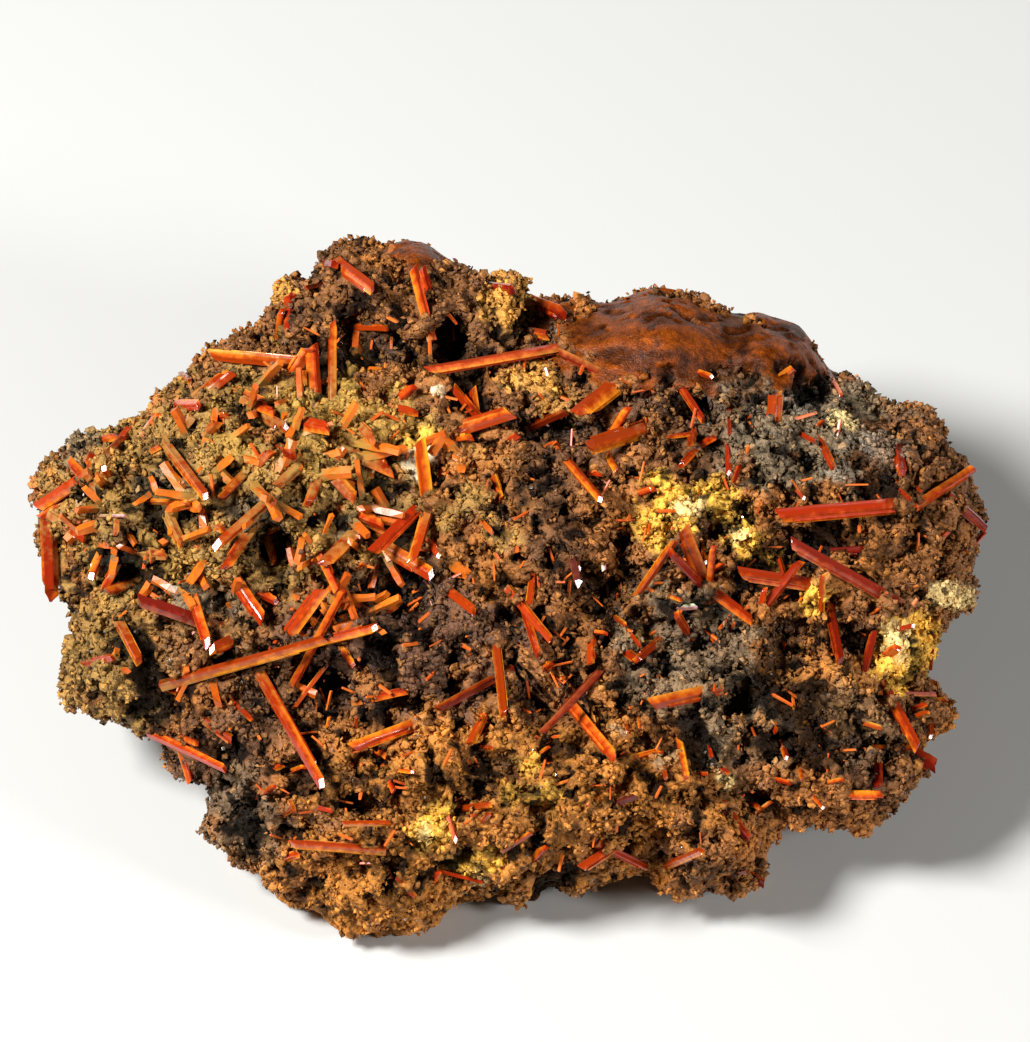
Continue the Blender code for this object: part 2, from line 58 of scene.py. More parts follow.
# %% Helpers for colours and nodes
def linear(hex_colour):
    """An sRGB hex colour as linear red, green, blue and alpha."""
    parts = [int(hex_colour[start:start + 2], 16) / 255 for start in (1, 3, 5)]
    return [part / 12.92 if part <= 0.04045 else ((part + 0.055) / 1.055) ** 2.4 for part in parts] + [1.0]


def add(tree, kind, settings=None, inputs=None, out=0):
    """Adds a node and returns one of its outputs. An input is a value, or an output to link to it."""
    node = tree.nodes.new(kind)
    for name, value in (settings or {}).items():
        setattr(node, name, value)
    for socket, value in (inputs or {}).items():
        if isinstance(value, bpy.types.NodeSocket):
            tree.links.new(value, node.inputs[socket])
        else:
            node.inputs[socket].default_value = value
    return node.outputs[out]


MATHS = "ShaderNodeMath"
VECTORS = "ShaderNodeVectorMath"
JOIN = "ShaderNodeCombineXYZ"
NOISE = "ShaderNodeTexNoise"
CELLS = "ShaderNodeTexVoronoi"
RANGE = "ShaderNodeMapRange"
MIX = "ShaderNodeMix"
STORED = "ShaderNodeAttribute"
BUMP = "ShaderNodeBump"
PLUS = {"operation": "ADD"}
MINUS = {"operation": "SUBTRACT"}
TIMES = {"operation": "MULTIPLY"}
OVER = {"operation": "DIVIDE"}
TIMES_PLUS = {"operation": "MULTIPLY_ADD"}
SCALED = {"operation": "SCALE"}
NUMBER = {"data_type": "FLOAT"}
COLOURS = {"data_type": "RGBA"}
HALVES = (0.5, 0.5, 0.5)

# %% Helpers for objects and meshes
def new_object(name, mesh):
    obj = bpy.data.objects.new(name, mesh)
    bpy.context.scene.collection.objects.link(obj)
    return obj


def plain_mesh(obj):
    """The object's mesh with its modifiers applied, after which the object is gone."""
    graph = bpy.context.evaluated_depsgraph_get()
    mesh = bpy.data.meshes.new_from_object(obj.evaluated_get(graph))
    bpy.data.objects.remove(obj)
    return mesh


def dress(piece, slot, *nodes):
    """Hangs a finished piece on the body, and hides the solids that it stands in for."""
    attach(piece, BODY)
    if nodes:
        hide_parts(*nodes)


# %% [markdown]
# ## Where things lie on the face
#
# Places on the leaning face are written in steps of a reference view of 1030 by 1042 steps, which looks
# down on the face at 50 degrees. One step is about 0.11 mm on the real specimen. The same outline, knolls
# and hollows that shape the solid give the fine surface, so the two can't drift apart.

# %% The face's own measures
WIDTH = 0.105
WIDTH_STEPS = 960
STEP = WIDTH / WIDTH_STEPS
FACE_LEAN = math.radians(50)
MIDDLE_STEPS = 510
FOOT_STEPS = 937
CENTRE_OF_FACE = (510, 590)
CENTRE_Y = 36.2 * MM
RIM_FALL = 18 * MM
RIM_FALL_HEIGHT = 0.076
RIM_FALL_POWER = 1.6
FRONT_SWELL = 14 * MM
FRONT_ROUND = 18 * MM
BACK_SWELL = 28 * MM
BACK_ROUND = 30 * MM
EDGE_FADE = 5 * MM
KNOB_HEIGHT = 1.1 * MM
KNOB_SPACING = 7 * MM
BACK_KNOB_HEIGHT = 2.0 * MM
BACK_KNOB_SPACING = 13 * MM
KNOB_OCTAVES = 3
KNOB_COARSENESS = 0.9
KNOB_REFINEMENT = 2.1
FRONT_LAYER = 0.5
BACK_LAYER = 7.5
TOWARDS_VIEWER = Vector((0, -math.cos(FACE_LEAN), math.sin(FACE_LEAN)))

# %% The outline, the knolls and the hollows
OUTLINE = [
    (33, 493), (37, 461), (59, 450), (95, 431), (128, 424), (150, 412), (160, 390), (180, 376),
    (206, 350), (220, 337), (237, 325), (256, 321), (270, 302), (279, 282), (291, 277), (309, 276),
    (312, 262), (322, 247), (340, 239), (364, 240), (386, 242), (406, 237), (426, 240), (441, 252),
    (456, 262), (472, 268), (491, 277), (508, 272), (520, 273), (528, 283), (535, 302), (548, 299),
    (564, 294), (592, 301), (612, 301), (628, 295), (646, 288), (662, 285), (683, 289), (704, 298),
    (734, 312), (757, 310), (776, 315), (796, 322), (808, 331), (820, 349), (830, 368), (852, 374),
    (867, 385), (892, 400), (904, 405), (918, 403), (931, 410), (942, 421), (949, 435), (955, 450),
    (968, 460), (970, 480), (982, 501), (991, 521), (981, 545), (978, 567), (971, 578), (977, 600),
    (951, 616), (938, 636), (934, 668), (925, 686), (948, 700), (963, 718), (942, 731), (922, 746),
    (938, 762), (930, 776), (912, 785), (907, 801), (888, 809), (877, 823), (860, 832), (842, 829),
    (822, 825), (800, 829), (778, 828), (770, 846), (766, 880), (746, 890), (722, 893), (700, 897),
    (682, 899), (664, 894), (656, 872), (648, 869), (627, 872), (612, 886), (580, 891), (552, 895),
    (538, 904), (514, 907), (494, 899), (474, 897), (452, 903), (440, 917), (430, 929), (404, 937),
    (388, 931), (370, 937), (346, 935), (330, 925), (320, 908), (290, 901), (267, 891), (255, 869),
    (230, 864), (224, 848), (200, 834), (196, 820), (212, 808), (206, 790), (180, 780), (168, 766),
    (158, 743), (128, 729), (116, 720), (96, 720), (84, 708), (66, 700), (60, 684), (61, 658),
    (73, 640), (70, 617), (58, 604), (44, 570), (36, 529),
]

# Middle, half width and half height in steps, and height in mm.
KNOLLS = [
    (215, 490, 175, 120, 4.5), (335, 285, 70, 50, 2.5), (470, 300, 75, 45, 2.0),
    (655, 335, 95, 48, 4.0), (780, 350, 62, 42, 2.5), (415, 256, 42, 22, 1.5),
    (800, 430, 110, 70, 3.5), (930, 475, 65, 85, 3.5), (905, 640, 48, 48, 2.0),
    (500, 810, 240, 80, 3.0), (372, 895, 75, 38, 1.5), (715, 860, 58, 40, 1.5),
    (860, 785, 80, 45, 1.5), (110, 655, 62, 62, 2.5), (250, 800, 70, 60, 2.0),
    (540, 520, 95, 95, 3.5), (410, 655, 80, 55, 2.0), (590, 790, 120, 60, 2.0),
    (700, 560, 60, 60, 1.5), (680, 700, 80, 40, 2.0), (430, 760, 70, 40, 1.5),
    (320, 770, 50, 40, 1.5), (850, 560, 70, 40, 1.5), (300, 430, 90, 50, 1.5),
]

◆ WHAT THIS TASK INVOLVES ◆
Using the listing above, reproduce each line without omission.

◆ WORKED SOLUTION ◆
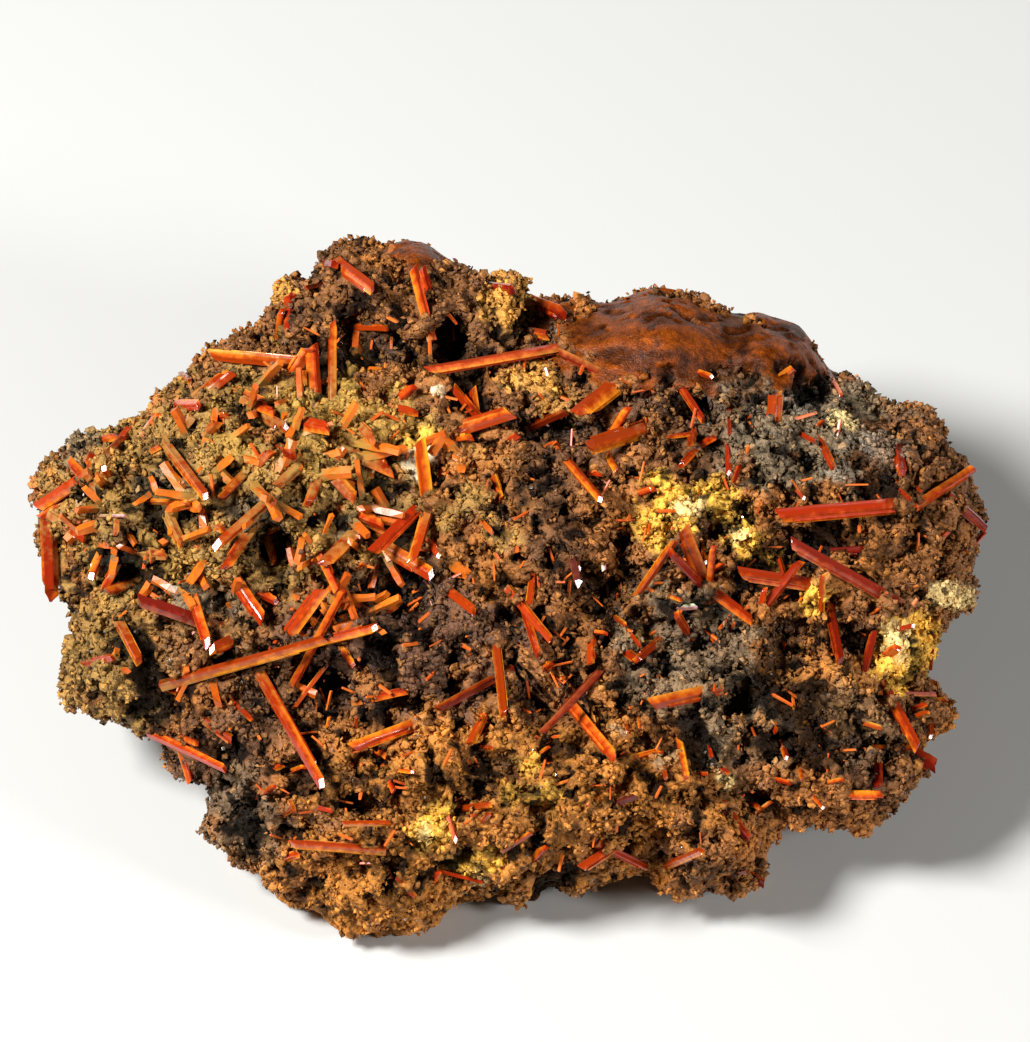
Continue the Blender code for this object: part 2, from line 58 of scene.py. More parts follow.
# %% Helpers for colours and nodes
def linear(hex_colour):
    """An sRGB hex colour as linear red, green, blue and alpha."""
    parts = [int(hex_colour[start:start + 2], 16) / 255 for start in (1, 3, 5)]
    return [part / 12.92 if part <= 0.04045 else ((part + 0.055) / 1.055) ** 2.4 for part in parts] + [1.0]


def add(tree, kind, settings=None, inputs=None, out=0):
    """Adds a node and returns one of its outputs. An input is a value, or an output to link to it."""
    node = tree.nodes.new(kind)
    for name, value in (settings or {}).items():
        setattr(node, name, value)
    for socket, value in (inputs or {}).items():
        if isinstance(value, bpy.types.NodeSocket):
            tree.links.new(value, node.inputs[socket])
        else:
            node.inputs[socket].default_value = value
    return node.outputs[out]


MATHS = "ShaderNodeMath"
VECTORS = "ShaderNodeVectorMath"
JOIN = "ShaderNodeCombineXYZ"
NOISE = "ShaderNodeTexNoise"
CELLS = "ShaderNodeTexVoronoi"
RANGE = "ShaderNodeMapRange"
MIX = "ShaderNodeMix"
STORED = "ShaderNodeAttribute"
BUMP = "ShaderNodeBump"
PLUS = {"operation": "ADD"}
MINUS = {"operation": "SUBTRACT"}
TIMES = {"operation": "MULTIPLY"}
OVER = {"operation": "DIVIDE"}
TIMES_PLUS = {"operation": "MULTIPLY_ADD"}
SCALED = {"operation": "SCALE"}
NUMBER = {"data_type": "FLOAT"}
COLOURS = {"data_type": "RGBA"}
HALVES = (0.5, 0.5, 0.5)

# %% Helpers for objects and meshes
def new_object(name, mesh):
    obj = bpy.data.objects.new(name, mesh)
    bpy.context.scene.collection.objects.link(obj)
    return obj


def plain_mesh(obj):
    """The object's mesh with its modifiers applied, after which the object is gone."""
    graph = bpy.context.evaluated_depsgraph_get()
    mesh = bpy.data.meshes.new_from_object(obj.evaluated_get(graph))
    bpy.data.objects.remove(obj)
    return mesh


def dress(piece, slot, *nodes):
    """Hangs a finished piece on the body, and hides the solids that it stands in for."""
    attach(piece, BODY)
    if nodes:
        hide_parts(*nodes)


# %% [markdown]
# ## Where things lie on the face
#
# Places on the leaning face are written in steps of a reference view of 1030 by 1042 steps, which looks
# down on the face at 50 degrees. One step is about 0.11 mm on the real specimen. The same outline, knolls
# and hollows that shape the solid give the fine surface, so the two can't drift apart.

# %% The face's own measures
WIDTH = 0.105
WIDTH_STEPS = 960
STEP = WIDTH / WIDTH_STEPS
FACE_LEAN = math.radians(50)
MIDDLE_STEPS = 510
FOOT_STEPS = 937
CENTRE_OF_FACE = (510, 590)
CENTRE_Y = 36.2 * MM
RIM_FALL = 18 * MM
RIM_FALL_HEIGHT = 0.076
RIM_FALL_POWER = 1.6
FRONT_SWELL = 14 * MM
FRONT_ROUND = 18 * MM
BACK_SWELL = 28 * MM
BACK_ROUND = 30 * MM
EDGE_FADE = 5 * MM
KNOB_HEIGHT = 1.1 * MM
KNOB_SPACING = 7 * MM
BACK_KNOB_HEIGHT = 2.0 * MM
BACK_KNOB_SPACING = 13 * MM
KNOB_OCTAVES = 3
KNOB_COARSENESS = 0.9
KNOB_REFINEMENT = 2.1
FRONT_LAYER = 0.5
BACK_LAYER = 7.5
TOWARDS_VIEWER = Vector((0, -math.cos(FACE_LEAN), math.sin(FACE_LEAN)))

# %% The outline, the knolls and the hollows
OUTLINE = [
    (33, 493), (37, 461), (59, 450), (95, 431), (128, 424), (150, 412), (160, 390), (180, 376),
    (206, 350), (220, 337), (237, 325), (256, 321), (270, 302), (279, 282), (291, 277), (309, 276),
    (312, 262), (322, 247), (340, 239), (364, 240), (386, 242), (406, 237), (426, 240), (441, 252),
    (456, 262), (472, 268), (491, 277), (508, 272), (520, 273), (528, 283), (535, 302), (548, 299),
    (564, 294), (592, 301), (612, 301), (628, 295), (646, 288), (662, 285), (683, 289), (704, 298),
    (734, 312), (757, 310), (776, 315), (796, 322), (808, 331), (820, 349), (830, 368), (852, 374),
    (867, 385), (892, 400), (904, 405), (918, 403), (931, 410), (942, 421), (949, 435), (955, 450),
    (968, 460), (970, 480), (982, 501), (991, 521), (981, 545), (978, 567), (971, 578), (977, 600),
    (951, 616), (938, 636), (934, 668), (925, 686), (948, 700), (963, 718), (942, 731), (922, 746),
    (938, 762), (930, 776), (912, 785), (907, 801), (888, 809), (877, 823), (860, 832), (842, 829),
    (822, 825), (800, 829), (778, 828), (770, 846), (766, 880), (746, 890), (722, 893), (700, 897),
    (682, 899), (664, 894), (656, 872), (648, 869), (627, 872), (612, 886), (580, 891), (552, 895),
    (538, 904), (514, 907), (494, 899), (474, 897), (452, 903), (440, 917), (430, 929), (404, 937),
    (388, 931), (370, 937), (346, 935), (330, 925), (320, 908), (290, 901), (267, 891), (255, 869),
    (230, 864), (224, 848), (200, 834), (196, 820), (212, 808), (206, 790), (180, 780), (168, 766),
    (158, 743), (128, 729), (116, 720), (96, 720), (84, 708), (66, 700), (60, 684), (61, 658),
    (73, 640), (70, 617), (58, 604), (44, 570), (36, 529),
]

# Middle, half width and half height in steps, and height in mm.
KNOLLS = [
    (215, 490, 175, 120, 4.5), (335, 285, 70, 50, 2.5), (470, 300, 75, 45, 2.0),
    (655, 335, 95, 48, 4.0), (780, 350, 62, 42, 2.5), (415, 256, 42, 22, 1.5),
    (800, 430, 110, 70, 3.5), (930, 475, 65, 85, 3.5), (905, 640, 48, 48, 2.0),
    (500, 810, 240, 80, 3.0), (372, 895, 75, 38, 1.5), (715, 860, 58, 40, 1.5),
    (860, 785, 80, 45, 1.5), (110, 655, 62, 62, 2.5), (250, 800, 70, 60, 2.0),
    (540, 520, 95, 95, 3.5), (410, 655, 80, 55, 2.0), (590, 790, 120, 60, 2.0),
    (700, 560, 60, 60, 1.5), (680, 700, 80, 40, 2.0), (430, 760, 70, 40, 1.5),
    (320, 770, 50, 40, 1.5), (850, 560, 70, 40, 1.5), (300, 430, 90, 50, 1.5),
]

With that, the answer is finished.